Minister of Science and Technology, Likud MK, Ofir Akunis, said Israel's democracy is not in danger despite wide-scale protests against proposed legal reforms.
"Israeli democracy is not in danger! The truth is that in the world, there are few countries as democratic, as stable, and as resilient as Israel," he wrote, adding: "Investors, entrepreneurs, and business people from around the world: Continue investing in Israel! In hi-tech, innovation, in our groundbreaking scientific ventures, and in all the industries of our outstanding knowhow."
Earlier this week, Channel 12 News reported that Prime Minister Netanyahu conveyed a message of reassurance to the US administration regarding plans to reform the judicial system.
According to the report, during his meeting last week with US National Security Advisor Jake Sullivan, Netanyahu said that "as far as I’m concerned, the legal reform will pass with broad consensus, it will not pass as it is presented now."
Sullivan told Netanyahu about the administration's concerns over the reform as it was presented to the American officials. "The liberal-democratic public and we as an administration do not like the direction you are going in with regard to the legal reform. If there is a violation of democratic values, it will make it difficult for us to provide unwavering and unqualified support to Israel," he said, according to the report.
The report further said that the advisor made clear to Netanyahu that the US administration sees him as a leader after he promised that he would lead the government "with both hands on the wheel".
Meanwhile, Channel 13 News reported on Sunday that the US Ambassador to Israel, Tom Nides, has in recent weeks held several meetings with Israeli officials, among other things with current politicians, regarding the proposed reforms.

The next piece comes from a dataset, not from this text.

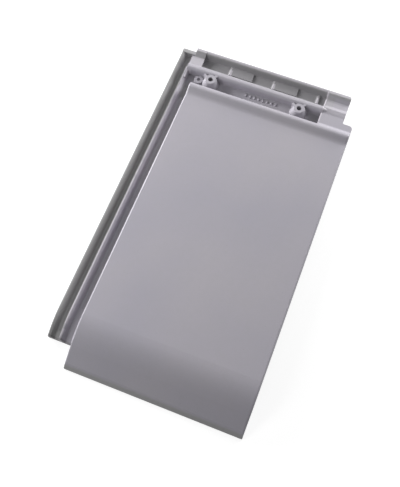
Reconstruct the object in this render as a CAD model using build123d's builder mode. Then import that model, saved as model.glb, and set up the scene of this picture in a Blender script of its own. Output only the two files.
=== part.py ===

In one of the meetings held about two weeks ago, which also dealt with security aspects, Nides expressed a great interest in understanding the latest government moves, and according to one of those present in the room, he said there that "Israel's internal moves are its own business."
Justice Minister Yariv Levin has initiated efforts to advance a series of legal reforms, transforming Israel's legal system.
Among the changes are a reform of the committee which selects judges to remove the majority of judges and lawyers which currently dominate the committee. Two of the lawyers on the committee will be replaced with a representative of the government and a representative of the Knesset. This reform would somewhat reduce the power of the justices to choose their fellow judges, transfering that power to the other branches of government.
The power of a majority of 61 MKs in the Knesset will be expanded, and the Supreme Court will be precluded from striking down a Basic Law, which function as an ad hoc constitution for the State of Israel.
In addition, the "reasonability standard," by which the court can strike down laws and ministerial actions on the basis of their being arbitrary or 'unreasonable,' will be abolished.